- Born: 29 June 1938 London
- Died: 27 August 2013 (aged 75)
- Known for: Barker Hypothesis
- Scientific career
- Fields: Epidemiology
- Institutions: University of Southampton

= David Barker (epidemiologist) =

English physician and epidemiologist

David James Purslove Barker (29 June 1938 – 27 August 2013) was an English physician and epidemiologist and originator of the Barker Hypothesis that foetal and early infant conditions have a permanent conditioning effect on the body's metabolism and chronic conditions later in life.

He was born in London the son of Hugh Barker, an engineer, and Joye, a concert cellist. At Oundle School, he developed an interest in Natural History and was given special access to the biology classrooms to study his finds. The Natural History Museum later asked him to mount an expedition to collect plant specimens from the Icelandic offshore island of Grimsey.

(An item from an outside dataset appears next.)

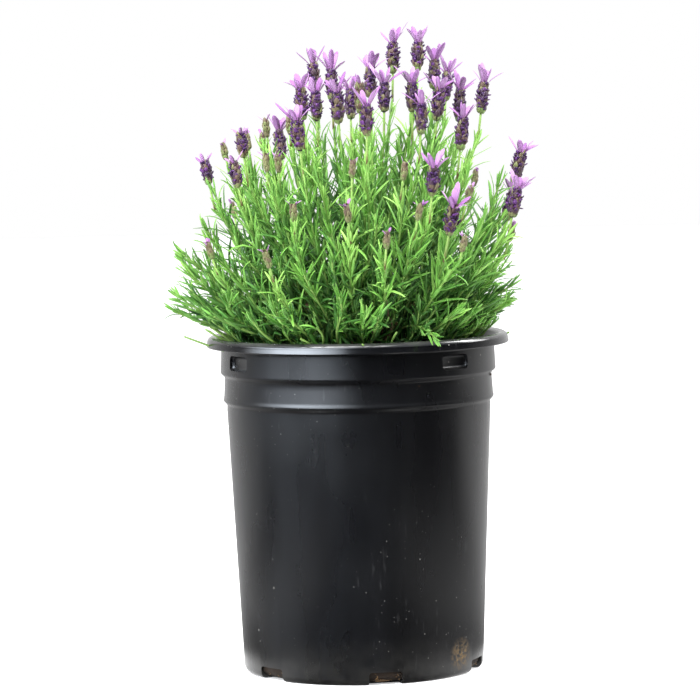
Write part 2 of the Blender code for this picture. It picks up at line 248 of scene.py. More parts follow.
world = bpy.data.worlds.new("white room")
scene.world = world
world.use_nodes = True
world.cycles.sampling_method = "NONE"
tree = world.node_tree
tree.nodes.clear()
x, y, z = axes(tree, add(tree, "ShaderNodeTexCoord").outputs["Generated"])
ray = add(tree, "ShaderNodeLightPath").outputs
lit = maths(tree, "MAXIMUM", window(tree, (y, -0.35, 0.45)), window(tree, (z, 0.25, 0.85)))
diffuse_level = spread(tree, lit, 0.0, 1.0, ROOM_DIM, ROOM_BRIGHT)
white = maths(tree, "MAXIMUM", window(tree, (y, 0.0, 0.75)), window(tree, (z, 0.75, 0.97)))
glossy_level = spread(tree, white, 0.0, 1.0, MIRROR_DARK, 1.0)
strip = window(tree, (z, 0.10, 0.20), (z, 0.45, 0.32), (x, -0.12, -0.62), (y, 0.15, -0.45))
panel = window(tree, (z, 0.22, 0.40), (z, 0.92, 0.70), (y, 0.15, -0.10))
left_part = window(tree, (x, 0.0, -0.22), (x, -0.85, -0.60))
panel = times(tree, panel, spread(tree, left_part, 0.0, 1.0, PANEL_DIM, PANEL_BRIGHT))
bright = maths(tree, "ADD", panel, times(tree, strip, STRIP_BRIGHT))
glossy_level = maths(tree, "ADD", glossy_level, bright)
seen = add(tree, "ShaderNodeMix", i0=ray["Is Glossy Ray"], i2=diffuse_level, i3=glossy_level).outputs[0]
seen = add(tree, "ShaderNodeMix", i0=ray["Is Camera Ray"], i2=seen, i3=1.0).outputs[0]
cooled = times(tree, ray["Is Glossy Ray"], spread(tree, y, 0.1, -0.1))
tint = blend_colours(tree, cooled, PLAIN, COOL)
background = add(tree, "ShaderNodeBackground", Color=tint, Strength=seen)
join(tree, background.outputs[0], add(tree, "ShaderNodeOutputWorld").inputs["Surface"])
print("room: strip", STRIP_BRIGHT, "and panel", PANEL_BRIGHT, "in reflections")

# %% [markdown]
# Five soft boxes light the plant: two large ones at the left and above, a smaller one at the
# right, and two small ones that edge the leaves and the rim. The left box is hidden from
# reflections, where it would wash out the pot; the strip and the panel stand in for it there.

# %% Soft boxes
def soft_box(name, azimuth, elevation, distance, size, power, tint=(1.0, 1.0, 1.0)):
    """A soft box that faces the plant. Azimuth 0 is the front and 90 the right side."""
    light = bpy.data.lights.new(name, "AREA")
    light.shape = "RECTANGLE"
    light.size, light.size_y = size
    light.energy = power
    light.color = tint
    lamp = bpy.data.objects.new(name, light)
    scene.collection.objects.link(lamp)
    turn, rise = math.radians(azimuth), math.radians(elevation)
    out = Vector((math.sin(turn) * math.cos(rise), -math.cos(turn) * math.cos(rise), math.sin(rise)))
    lamp.location = Vector((0.0, 0.0, 0.2)) + out * distance
    lamp.rotation_euler = (-out).to_track_quat("-Z", "Y").to_euler()
    return lamp


left_box = soft_box("soft_box_left", -50.0, 9.0, 1.6, (1.25, 0.95), 22.0, (0.90, 0.95, 1.0))
left_box.visible_glossy = False
soft_box("soft_box_right", 108.0, 34.0, 1.5, (0.6, 0.9), 21.0)
soft_box("soft_box_top", -8.0, 58.0, 1.7, (1.5, 0.8), 44.0)
soft_box("rim_light_left", -40.0, 50.0, 1.5, (0.45, 0.40), 12.0)
soft_box("rim_light_right", 112.0, 42.0, 1.5, (0.4, 0.4), 10.0)
print("five soft boxes")

# %% [markdown]
# ## Shared surface effects
# Two effects turn up on several pieces, so each is a shader node group. *Mottle* is a soft
# cloudy mask that breaks up an even colour or finish. *Specks* scatters small separate dots,
# as dust, grit and dried splashes do, by keeping only some cells of a Voronoi pattern.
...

He studied medicine at Guy's Hospital, London, but maintained his interest in Natural History, and had his first paper published in Nature in 1961. After qualifying in 1962, he became a research fellow in the department of social medicine at Birmingham University. In 1969, with a grant from the Medical Research Council, Barker moved with his family to Uganda, to research Mycobacterium ulcerans infection ("Buruli ulcer"), demonstrating that it was caused, not by mosquitos, but by wounds caused by the razor-sharp reeds growing near the River Nile.

He returned to England and in 1979 was appointed professor of clinical epidemiology at the University of Southampton medical school, and in 1984 director of the Medical Research Council Environmental Epidemiology Unit, now the MRC Lifecourse Epidemiology Unit. There he made the observations on the geographical relationship between neonatal and post-neonatal mortality and heart disease. He won the GlaxoSmithKline Prize in 1994 for this work.

Barker was elected as a Fellow of the Royal Society and a Fellow of the Academy of Medical Sciences in 1998 and was appointed a CBE in 2006.

He married twice; firstly to Angela, with whom he had three sons and two daughters, and secondly to Jan.